An avid supporter of the European project, Umberto Eco, though decidedly not an economist, acknowledges that free markets, for all their faults, were likely the decisive force behind sustained peace and cooperation. However, he opined that integration would only take place once all inhabitants of the continent had become Europeans culturally. Not the monolithic culture of other super-states, rather a culture defined by its interconnected diversity: a super-culture for a super-state. The Italians have a breezier notion of what constitutes a nation – the inhabitants of each city having very strong notions of what it means to be Milanese, Florentine, or Roman – but they are all Italians.

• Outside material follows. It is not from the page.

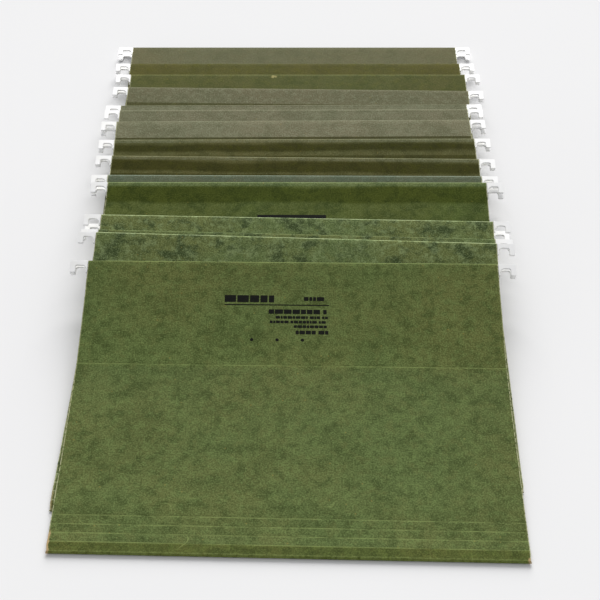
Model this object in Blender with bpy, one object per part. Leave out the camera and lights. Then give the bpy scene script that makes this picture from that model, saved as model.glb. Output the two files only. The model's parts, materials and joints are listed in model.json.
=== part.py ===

The Sforza Castle, the venue of Umberto Eco’s funeral, is now a symbol of the Italian Renaissance and only on a second consideration do we remember that it is in fact an imposing fortification. The castle is a remnant of a time of warring cities – wars that Italians now, less than a century and a half after their country’s unification, recognise as acts of fratricide.
Is it such a leap of faith to extend that to all of Europe and see the seventy years of cooperation amongst its nations as a cessation of our history of fratricide? Many have tried to unite the continent through war – and all failed. In the modern paradigm, the instruments of unity are monetary and free trade whilst the most immediate symbols are rather sterile banknote designs. Still, this is probably preferable to the romantic nationalism of the 19th century but does mean that when we tell the story of Europe, the main protagonists are bankers like Mario Draghi rather than renaissance greats such as Umberto Eco.
Umberto Eco (1932-2016) is survived by his wife Renate Eco and their children Stefano and Carlotta.